■ **TASK OBJECTIVE**:
For each line of the data below that holds "metres", copy the line.

■ **SUPPLIED MATERIAL**:
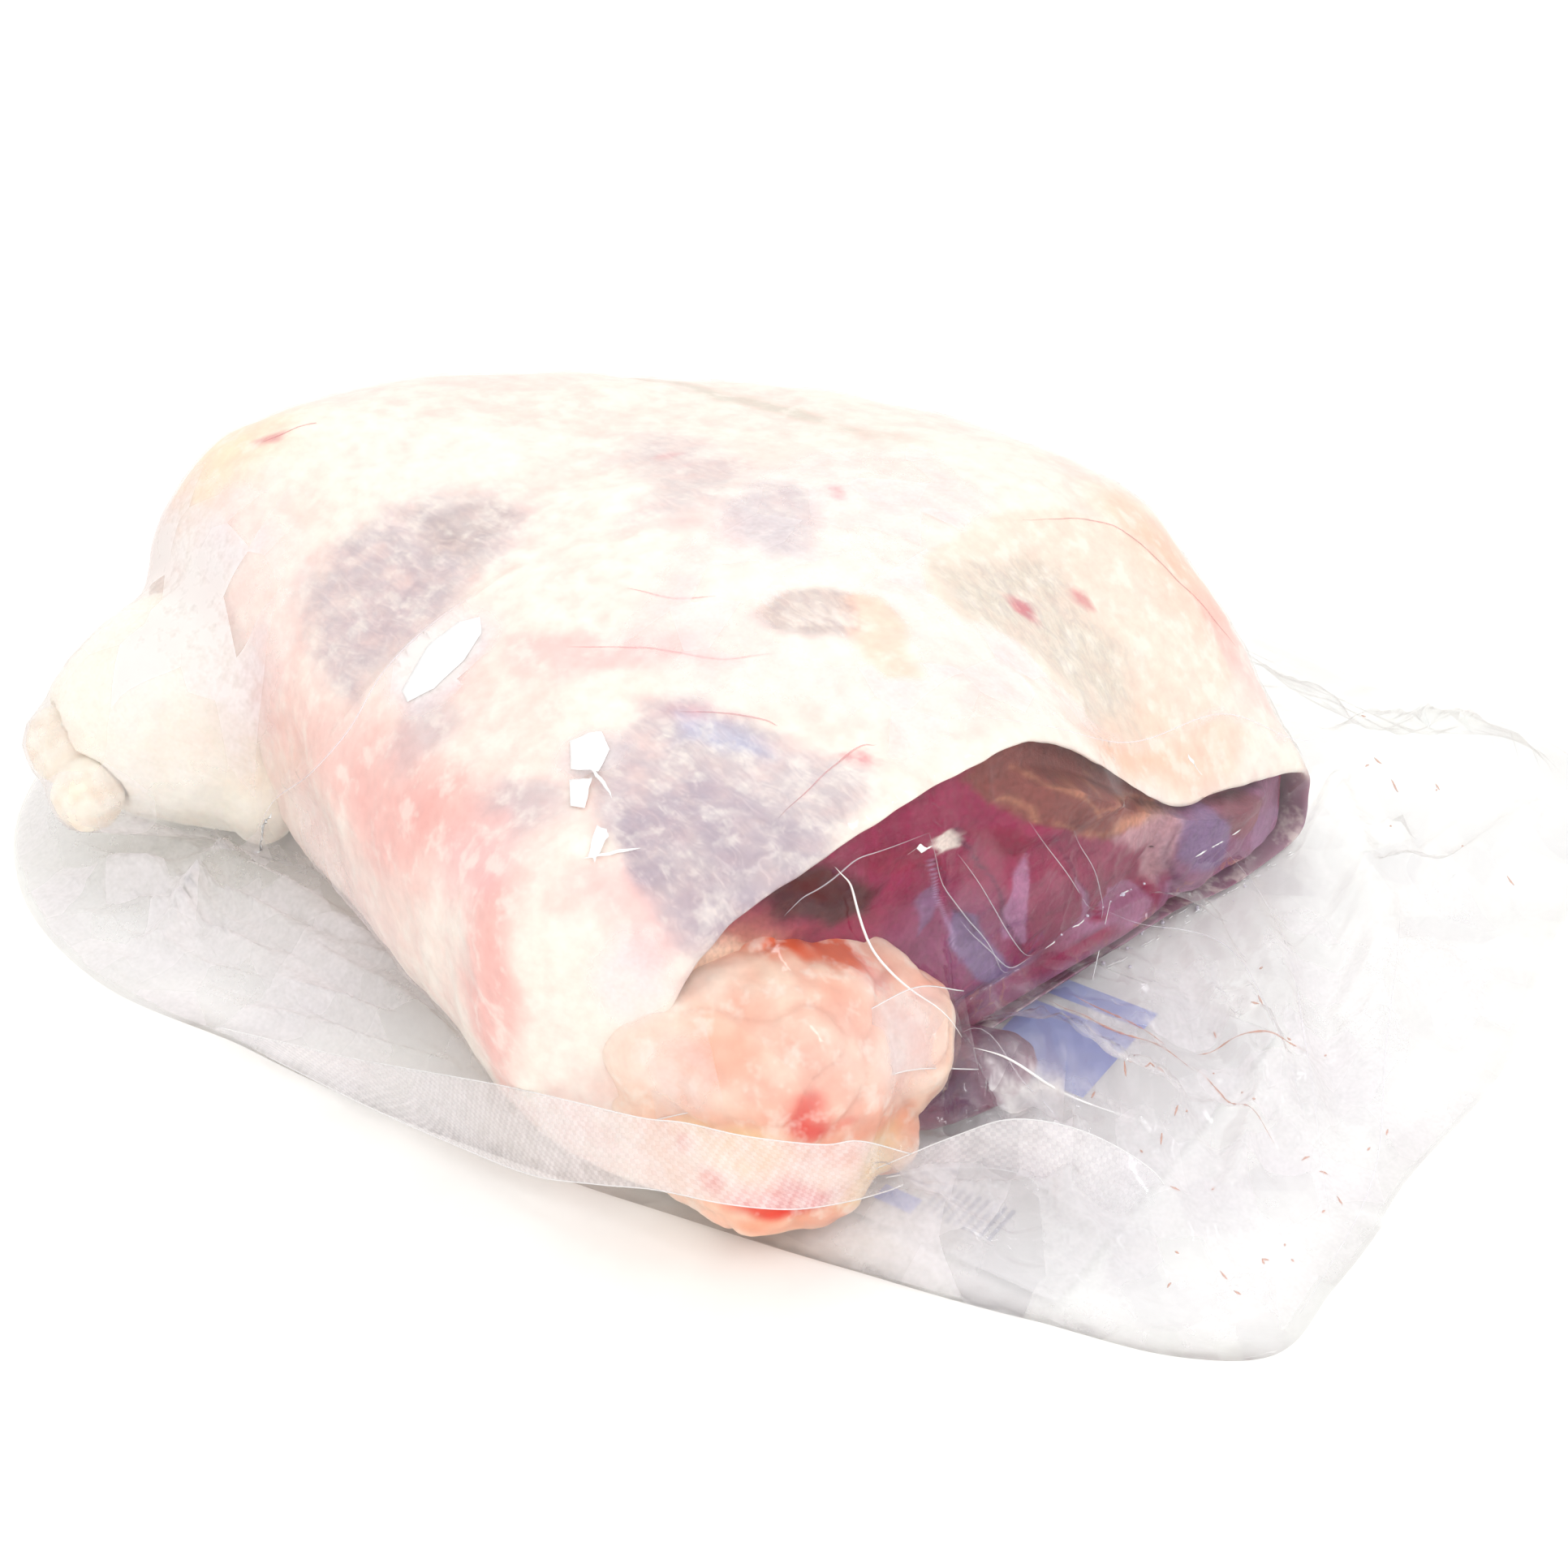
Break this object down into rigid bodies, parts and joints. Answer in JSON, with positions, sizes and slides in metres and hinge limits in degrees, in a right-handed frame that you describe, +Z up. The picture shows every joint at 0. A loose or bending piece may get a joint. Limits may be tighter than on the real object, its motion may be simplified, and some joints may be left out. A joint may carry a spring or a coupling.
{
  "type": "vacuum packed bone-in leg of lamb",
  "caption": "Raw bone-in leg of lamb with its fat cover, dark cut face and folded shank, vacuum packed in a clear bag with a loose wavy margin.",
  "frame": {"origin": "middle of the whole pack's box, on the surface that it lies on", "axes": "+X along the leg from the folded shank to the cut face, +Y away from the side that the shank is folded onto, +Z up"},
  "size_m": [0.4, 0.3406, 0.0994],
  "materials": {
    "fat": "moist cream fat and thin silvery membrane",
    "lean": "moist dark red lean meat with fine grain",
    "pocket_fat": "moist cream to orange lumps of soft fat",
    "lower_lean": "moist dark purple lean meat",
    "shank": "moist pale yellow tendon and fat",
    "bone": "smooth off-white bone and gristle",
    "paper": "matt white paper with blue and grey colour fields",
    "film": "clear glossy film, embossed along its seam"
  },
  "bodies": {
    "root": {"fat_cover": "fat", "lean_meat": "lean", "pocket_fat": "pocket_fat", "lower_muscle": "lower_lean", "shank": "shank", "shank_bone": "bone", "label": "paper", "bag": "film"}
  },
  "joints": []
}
...
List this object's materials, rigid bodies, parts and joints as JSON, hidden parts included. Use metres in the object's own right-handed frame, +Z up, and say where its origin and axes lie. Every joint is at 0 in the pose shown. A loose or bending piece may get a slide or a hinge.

■ **OUTPUT FOR THIS EXERCISE**:
Break this object down into rigid bodies, parts and joints. Answer in JSON, with positions, sizes and slides in metres and hinge limits in degrees, in a right-handed frame that you describe, +Z up. The picture shows every joint at 0. A loose or bending piece may get a joint. Limits may be tighter than on the real object, its motion may be simplified, and some joints may be left out. A joint may carry a spring or a coupling.
List this object's materials, rigid bodies, parts and joints as JSON, hidden parts included. Use metres in the object's own right-handed frame, +Z up, and say where its origin and axes lie. Every joint is at 0 in the pose shown. A loose or bending piece may get a slide or a hinge.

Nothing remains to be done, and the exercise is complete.